1) The legal framework (Philippine statutes you should know)

  • Anti-Bullying Act of 2013 (R.A. 10627) Defines bullying (including cyber-bullying) in basic and secondary schools and obliges schools to prevent, investigate, and discipline. Applies to students (K–12) and school communities.

  • Cybercrime Prevention Act of 2012 (R.A. 10175) “Cyber” versions of certain offenses (e.g., libel, identity theft, illegal access), typically with stiffer penalties when done through information and communications technologies.

  • Revised Penal Code (RPC) (selected provisions commonly implicated online) Libel (Arts. 353–355), Oral Defamation (Slander) (Art. 358), Slander by Deed (Art. 359), Intriguing Against Honor (Art. 364), Grave/Light Threats (Arts. 282–283), Grave Coercion (Art. 286), and Unjust Vexation (Art. 287).

  • Safe Spaces Act / “Bawal Bastos” (R.A. 11313) Prohibits gender-based online sexual harassment, including lewd remarks, stalking, unwanted sexual advances, and non-consensual sharing of sexualized content.

  • Anti-Violence Against Women and Their Children (R.A. 9262) Punishes acts (including via electronic communications) that cause mental or emotional anguish, harassment, intimidation, or stalking by intimate partners or former partners against women and their children.
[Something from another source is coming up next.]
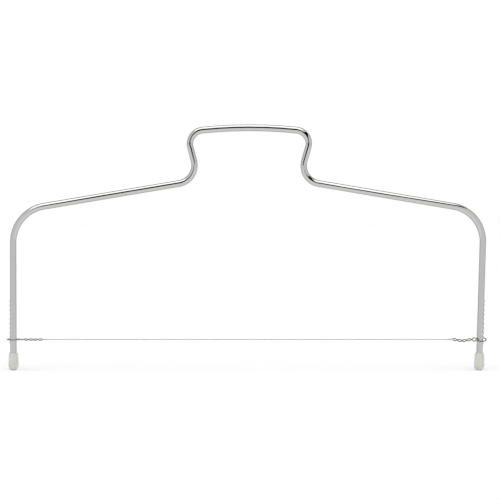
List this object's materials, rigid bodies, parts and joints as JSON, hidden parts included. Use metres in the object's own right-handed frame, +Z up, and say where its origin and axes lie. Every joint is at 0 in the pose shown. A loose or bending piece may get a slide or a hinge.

Offers protection orders.

  • Data Privacy Act of 2012 (R.A. 10173) Unauthorized disclosure or misuse of personal data (e.g., doxxing, posting IDs or addresses) can trigger administrative/criminal liability, especially when without consent and causing harm.

  • Anti-Photo and Video Voyeurism Act (R.A. 9995) Criminalizes the capture or distribution of intimate images/videos without consent, even if consensually recorded initially.

  • Anti-Child Pornography Act (R.A. 9775) & Anti-OSAEC Act (R.A. 11930) Strong penalties for online sexual abuse, grooming, and exploitation of children. One instance is enough for liability.

  • Juvenile Justice and Welfare Act (R.A. 9344, as amended) Governs criminal responsibility of minors and intervention measures.

  • SIM Registration Act (R.A. 11934) Aids identification of senders; does not redefine cyberbullying but affects tracing and enforcement.

There is no single offense named “cyberbullying” for adults outside schools; rather, online conduct is punished under the appropriate offense(s) above.


2) What makes a message “cyberbullying”?

Content-based triggers (even one instance may suffice)

  • Threats of harm or illegal acts (e.g., “I’ll beat you up,” “We’ll leak your nude photos unless…”).
  • Defamation (false statements imputing a crime, vice, or dishonorable act) published to others (public posts, group chats).
  • Gender-based sexual harassment (lewd DMs, sexualized insults, unwanted sexual advances).
  • Non-consensual intimate imagery or voyeurism; sharing doctored sexual content (deepfakes).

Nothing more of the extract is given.